Wednesday 7 September 2011

Baingan.....Again??!!

I was searching for an interesting eggplant recipe and I came across the following one in the back issues of one of the blogs I follow - Enjoy Indian Food

Do check out the blog btw as it has very interesting recipes. Meanwhile, I've posted the recipe below and I intend to try this one out pretty soon. I also like Enjoy Indian Food 's suggestions at the very end of the recipe.

Baingan-Simla Mirch Sabzi

Ingredients
1/2 red bell pepper, cored & sliced = 1 cup
1/2 orange bell pepper, cored & sliced = 1 cup
1/2 yellow bell pepper, cored & sliced = 1 cup
1/2 green bell pepper, cored & sliced = 1 cup
1/2 big onion, peeled & sliced = 1 cup
1/2 big eggplant, peeled & sliced = 1 cup
salt to taste
1/2 tsp garam masala
1/2 tsp amchoor powder/dry mango powder

Tempering
2 tbsp oil

Garnish
1/2 tsp chaat masala
2 tbsp cilantro/coriander leaves, chopped

Method
1. Heat oil in a big iron kadai or wok. Add onions. Saute for 2 minutes.
2. Add eggplants. Saute for another 2 minutes
3. Now, add bell peppers. Saute on a high flame for 12 minutes making sure veggies do not stick to the bottom of the wok.

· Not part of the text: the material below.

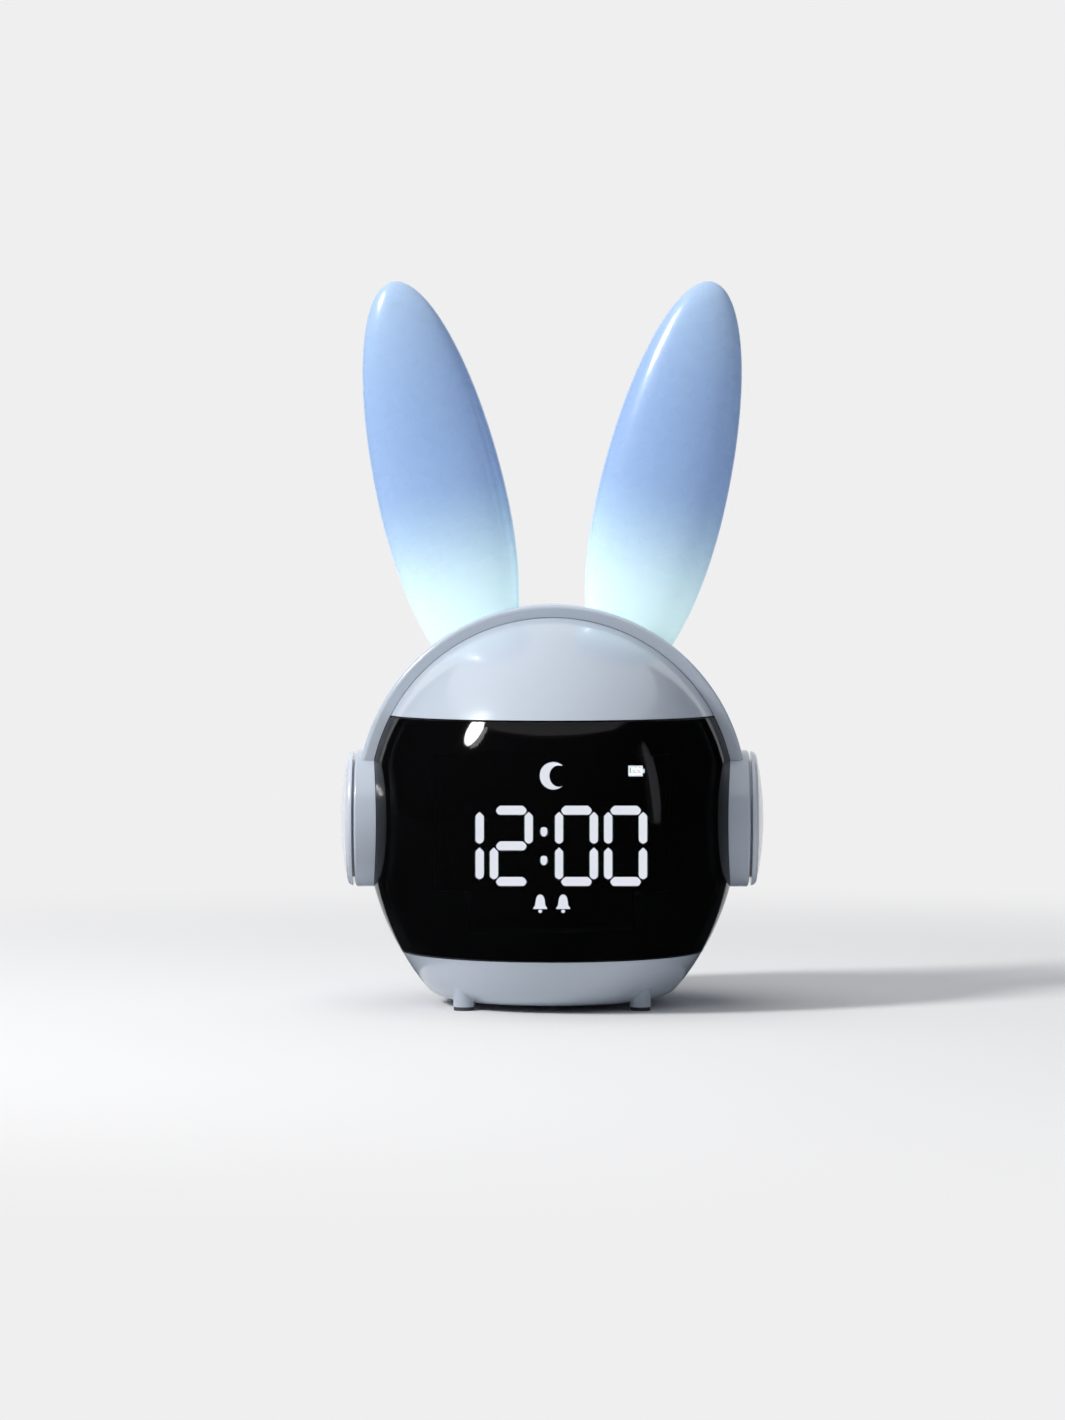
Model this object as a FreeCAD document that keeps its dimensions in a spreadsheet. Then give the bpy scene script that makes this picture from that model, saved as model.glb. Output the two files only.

If needed, add more oil if desired.
4. Add garam masala, salt and amchoor powder. Mix and fry for 5 more minutes. Veggies should be cooked but still not be too mushy.
5. Switch off the gas.
6. Garnish with cilantro and chaat masala.

Note -
1. This subzi tastes great with rotis/chapatis. But also makes an excellent filling for toasted submarines, fajita, quesidilla or just add it in the cooked fusili or penne.
2. This is one subzi which loves more oil. I try to curb it. But definitely, more the merrier type.
3. Chaat masala has rock salt in it. Since we are using both salt and chaat masala, adjust salt accordingly.
4. If you are wondering what I made with the remaining bell peppers and eggplant - I made ratatouillie.